Entonces, nada, nos pusimos de acuerdo Mercedes y yo. Dije: “Hagamos una cosa, tú te haces cargo de la casa por dos años, y te prometo que yo me hago cargo por el resto de la vida”. Teníamos un automóvil y lo empeñé. Estuvo empeñado casi todo el tiempo. Además, eso generaba otro problema: era que cada cierto tiempo había que pagar los intereses del préstamo del automóvil. Pero, en fin, así nos íbamos defendiendo de muchas maneras. Y salió el libro. Ahora, lo que es extraño y lo que si no tengo nada que ver ni he tenido que ver jamás es con el éxito del libro: tiene algo mágico.
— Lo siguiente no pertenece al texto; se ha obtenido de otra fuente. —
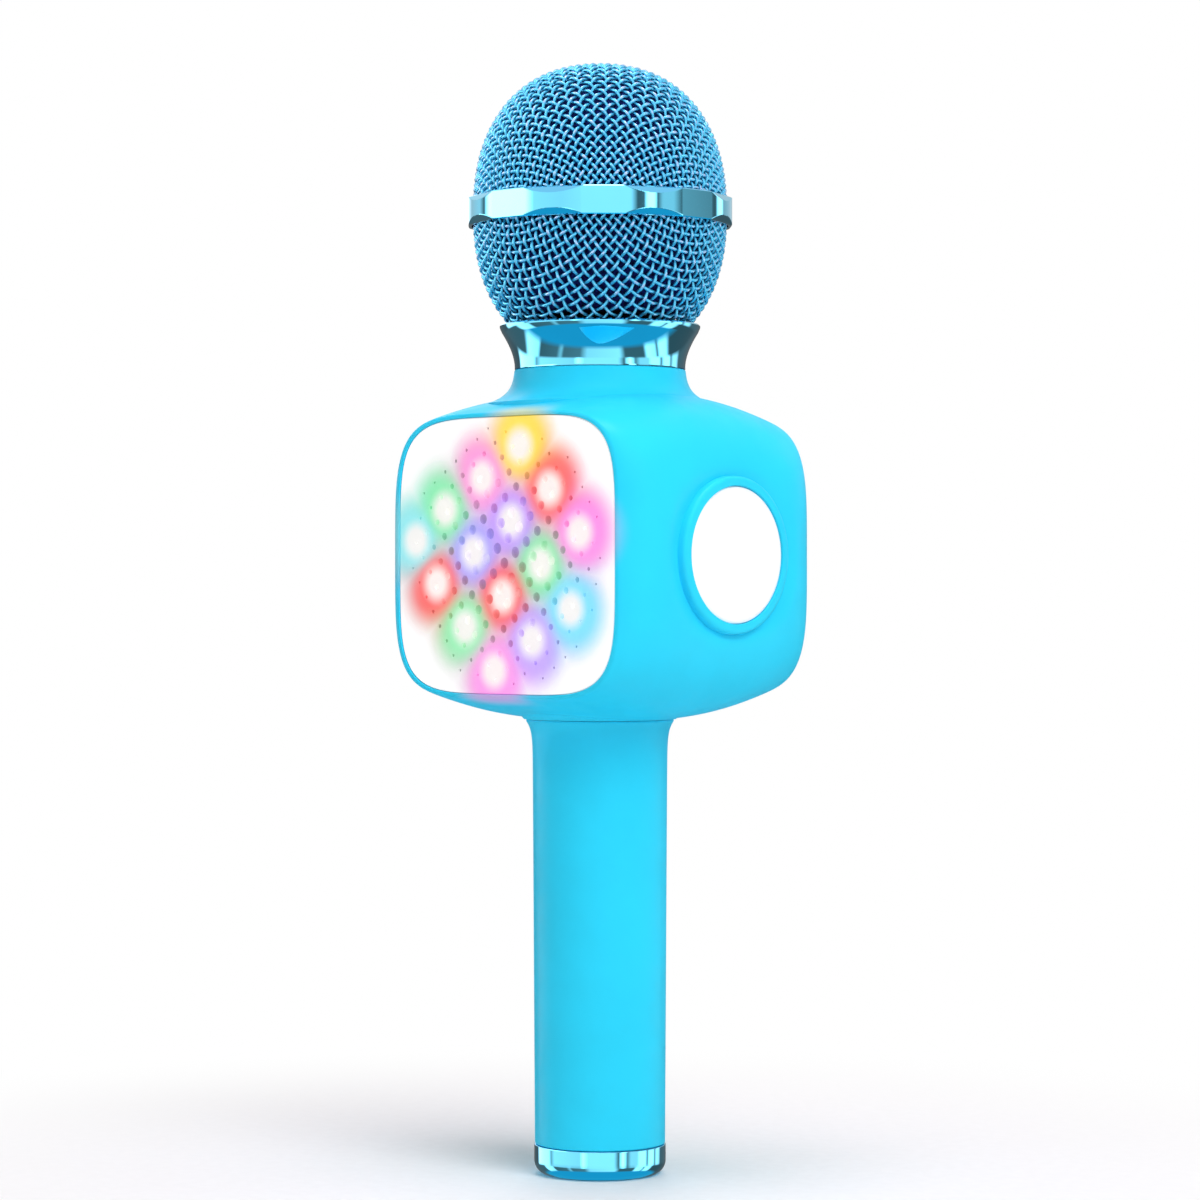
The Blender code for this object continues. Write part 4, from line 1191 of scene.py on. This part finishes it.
def make_floor():
    """A pale floor that turns to plain white away from the microphone."""
    angles = np.arange(96) * math.tau / 96
    profile = [(r, -0.2) for r in (0.0, 60.0, 200.0, 500.0, 1200.0, FLOOR_RADIUS)] + [(0.0, -40.0)]
    rings = [UPRIGHT(r, angles if r else angles[:1], z) for r, z in profile]
    points, faces = skin(rings)
    look = Look("floor_white", roughness=0.9, Specular_IOR_Level=0.1)
    away = look.add("VectorMath", {0: look.place}, operation="LENGTH").outputs["Value"]
    speckle = look.patches(3.0, 0.86, 0.88)
    look.set("Base Color", look.add("CombineColor", {0: speckle, 1: speckle, 2: speckle}).outputs[0])
    glow = look.add("Emission", {0: (1.0, 1.0, 1.0, 1.0), 1: 1.0}).outputs[0]
    far = look.fit(away, 0.04, 0.24, 0.0, 1.0)
    seen = look.math("MULTIPLY", far, look.add("LightPath").outputs["Is Camera Ray"])
    mixed = look.add("MixShader", {0: seen, 1: look.shader.outputs[0], 2: glow})
    output = look.tree.nodes["Material Output"]
    look.tree.links.new(mixed.outputs[0], output.inputs[0])
    floor = new_piece("floor", points, faces, look.material, body=None)
    floor.visible_glossy = False


def main():
    looks = make_looks()
    dress_cad_nodes(looks)
    make_weave("dome_weave", "upper_grille", 1, 1.0, HEAD_HALF_HEIGHT, looks)
    make_weave("bowl_weave", "lower_grille", -1, BOWL_COARSENING, HEAD_CENTRE - bowl_low.z, looks)
    make_band(looks)
    make_foam(looks)
    make_collar(looks)
    make_housing(looks)
    make_panel(-1, "front", looks)
    make_panel(1, "rear", looks)
    make_badge(looks)
    make_controls(looks)
    make_handle(looks)
    make_foot(looks)
    make_camera()
    make_world()
    make_floor()
    make_light("key", 72.0, 36.0, 1.1, 0.8, 7.8)
    make_light("fill", -20.0, 15.0, 1.2, 0.7, 1.0)
    make_light("back", 223.0, 25.0, 1.2, 0.8, 5.0)
    make_light("top", 43.0, 82.0, 1.0, 0.5, 4.2, (1.0, 0.86, 0.95), shine=True)
    bpy.context.scene.view_settings.view_transform = "Standard"


main()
Y digo algo mágico no en términos metafísicos, sino en que hay algo que todavía no me puedo explicar racionalmente. Indudablemente, el libro lleva más de 3 millones de ejemplares en castellano, está traducido a 21 idiomas. Solamente aquí, en Cuba, debieron hacer 120 mil, una cosa así. Y si no se vende más, si no circula más, es porque no ha habido más papel para editar más. Pero por la gente que yo trato, por la gente que conozco, me doy cuenta de que se pudiera seguir vendiendo indefinidamente. Es un libro que ha tenido, además, una cosa extraordinaria que no le sucede a otros libros, y es que ha pasado de una generación a otra. Es un libro que le gustó a una generación y le gustó también a otra generación, y eso le asegura a un libro una larguísima vida. Pero lo que yo no entiendo, además, me doy cuenta objetivamente, es que es un libro que lo han vendido mis lectores. Es un libro que se ha vendido con muy poca publicidad. Lo que pasa es que el que lo lee quiere hablar de él y quiere que sus amigos lo lean para poder hablar del libro. O lo presta y los libros circulan de mano en mano.